My husband loves to tease me – when the doorbell rings and packages are delivered, he yells out from his home office: “Norm!” – referring to that place “where everybody knows your name” – joking that the delivery people must know mine from all the packages that get delivered. Joking aside, it was a cool, late-November morning when a box arrived, containing Smitten Kitchen Keepers. I had already done my grocery shopping and, often when new cookbooks arrive on my kitchen counter, I must look at recipes and plan. In the case of Perelman’s new book, I immediately got to cooking and, within less than a week, I had made close to a dozen recipes! There is such comfort to be found when you open a cookbook and there’s no fuss – cookable recipes made from fridge/pantry staples. Being a vegetarian, I also appreciate the fact that Perelman doesn’t scrimp on her veg-focused content. Instead of presenting a perfunctory chapter on “Meatless Monday” fare, she gives us satisfying meals that show her deep understanding of what makes a recipe delicious (whether it’s meaty or not). If it’s not good enough to serve to her family, it doesn’t make the cut.
Smitten Kitchen Keepers is organized into 7 main chapters: 1) Breakfast Anytime, 2) Salad, 3) Soups and Stews, 4) Vegetables (small vegetables/ medium vegetables/ big vegetables), 5) Meat and One Perfect Plate of Shrimp, 6) Sweets (cookies/ bars/ tarts, crisps, and a well-deserved crème brûlée/ cakes), and 7) Sips and Snacks. As I mentioned before, these recipes come from the things you likely have in your fridge or pantry and won’t require any out-of-the-way ingredient sourcing. In this way, Perelman follows a sort of recipe developer golden rule – treat the home cooks as she would want to be treated. This is why Smitten Kitchen recipes aren’t fussy or complicated.

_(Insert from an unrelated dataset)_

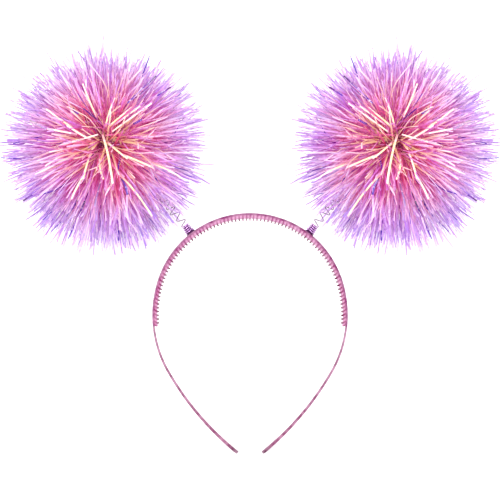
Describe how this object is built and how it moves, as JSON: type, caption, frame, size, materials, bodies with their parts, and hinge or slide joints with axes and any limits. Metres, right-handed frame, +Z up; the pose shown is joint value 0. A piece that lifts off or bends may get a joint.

While you might think that, as a vegetarian, I would begin with the veg chapters, my love of breakfast trumps all! So, why wouldn’t we all want to start with the luscious and comforting Blueberry Pancake Cobbler? Seeing the similarities between a classic cobbler and a stack of gorgeous pancakes topped with a lovely berry compote, Perelman took the pancakes and compote and turned it – literally – on its head. With her pancake/cobbler, the thick and jammy compote is baked under a pancake-like batter. Could this get any better, you ask? Yes! The entire dish comes from the oven with, what Perelman describes as a “hot sugar crust.” The batter is topped with sugar and hot water which forms a crispy, sugary crust as it bakes – which is likened to the “crisp lid” of a crème brûlée. This recipe is a breakfast that has the shine of dessert – a complete win in every sense.
Another winner from the breakfast chapter is the Breakfast Potato Chips and Sheet Pan Eggs. Anything that can be made entirely on a sheet pan will always get my vote and, here, thinly sliced potatoes are roasted until crisp and chip-like. Then, they are nudged aside in order to form “nests” where the cracked eggs can sit. After a handful of minutes spent back in the oven, the tray emerges complete with jammy, cooked eggs with chips to dunk. Such a great combination of flavours and textures!
Since we’re such fans of Perelman’s tofu recipe from her last book, I decided to make her Soy-Glazed Tofu w/ Crisped Rice for supper. Here, the tofu is pan-fried until crisp, then it’s glazed with a mouth-watering sauce containing garlic, ginger, rice vinegar, black vinegar, and sugar. Served with crispy rice (which is achieved by browning pre-cooked rice in a skillet until crispy) and a crunchy slaw (here I used a combination of match sticked carrots and red bell peppers). I love when she ends her recipe head notes by asking us: “Matchstick vegetables tossed with a light, toasty dressing, glossy tofu, and crispy rice are so good together, I think we should make this once a week forever, don’t you?” (129)
Perelman is another author whose recipe head notes give me much joy. It’s like having a friend giving you all the best advice and anecdotes – take the notes for her Whole Lemon Poppyseed Cake. She opens with: “A simple lemon tea cake is the happiest thing.” Already, the home cook is primed for baking up something cheerful. While this cake can be made using either a food processor or a high-speed blender, I decided to use my Vitamix because it does such an excellent job of pulverizing whole produce. After de-seeding a whole lemon, it gets blended to smithereens along with some sugar. Then sour cream, eggs, and the dry ingredients are mixed into the batter. Baked in an 8- or 9-inch cake pan, this cake is just the “sunny pick-me-up” Perelman describes. It doesn’t hurt that the cake is also given a glassy lemon glaze that completes the whole lemon experience. I served slices with fresh fruit for breakfast.
While I agree with almost everything Deb Perelman says in her latest cookbook, Smitten Kitchen Keepers, I can’t help but disagree with her on a fundamental point – in the introduction, she begins by telling us that, “I don’t mean to be melodramatic, but I think this book is the book I was always meant to write.” (xi), but what I think that she misses is that, while this book of recipes is her ode to “the keepers,” I feel safe in pointing out that since the outset, Smitten Kitchen has been built on the keeper recipes – I for one have many of her recipes in my own “forever files.” What I appreciate most about Perelman’s work is her consistency and heart – which are just a couple reasons why her work is so beloved! So, whether you have a thick file folder full of her recipes or you’re new to the Smitten Kitchen universe, by picking up a copy of Smitten Kitchen Keepers, you’ll find plenty of delicious meals to fall in love with.
I would like to take this opportunity to thank Appetite by Random House for providing me with a free, review copy of this book. I did not receive monetary compensation for my post, and all thoughts and opinions expressed are my own. Any links provided are intended purely for informational purposes.